The incredible Awesome Woman of the Day is Ursula Sladek, who started a successful cooperatively-owned green energy company.
After the disaster at the Chernobyl nuclear plant it was revealed that radioactive isotopes had landed in the Black Forest region in western Germany where she lives. Children could not play outside for two weeks (and even 25 years later mushrooms from the forest are not considered safe to eat). Sladek and her husband Michael formed "Parents for a Nuclear Free Future"and began researching alternative forms of energy. When the local power company's lease was coming up for renewal Sladek launched a nationwide campaign and raised 6 million DM (about 3 million Euros) and bought the power grid so that she could break the monopoly of the energy companies.

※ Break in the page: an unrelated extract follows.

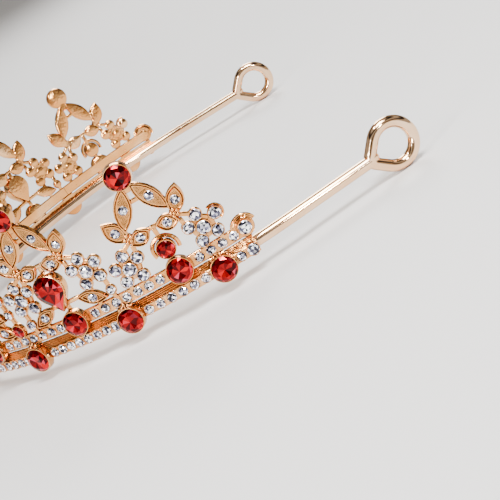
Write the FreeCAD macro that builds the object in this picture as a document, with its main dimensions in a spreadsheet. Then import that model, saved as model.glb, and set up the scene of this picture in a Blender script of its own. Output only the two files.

Her company, Schönau Power Supply, uses decentralized power that is produced by local people's wind turbines, streams, solar panels, and other sources that feed the grid. Thus she pioneered a pattern of energy production that enables citizens to become private sellers of their electricity surplus.
Sladek pioneered a
pattern of green, decentralized energy production. She enables citizens
to become private green energy producers and to sell their electricity
surplus back into the grid, and to share in the profits. Most of the revenues, which reached 67 million Euros in 2009, are reinvested in renewable energy sources. Sladek also has become a speaker and educator, and has a share-alike ethic when it comes to spreading information about how others can embark on the same type of initiative in their locale.
In 2011, Sladek won the notable Goldman Environmental Prize (the world's largest prize for honoring grassroots environmentalists) for Sustainable Energy in Europe, and is a fellow of the Ashoka "Innovators for the Public" institute that brings together social entrepreneurs, experts, and policy makers to inspire and support a new generation of local changemakers.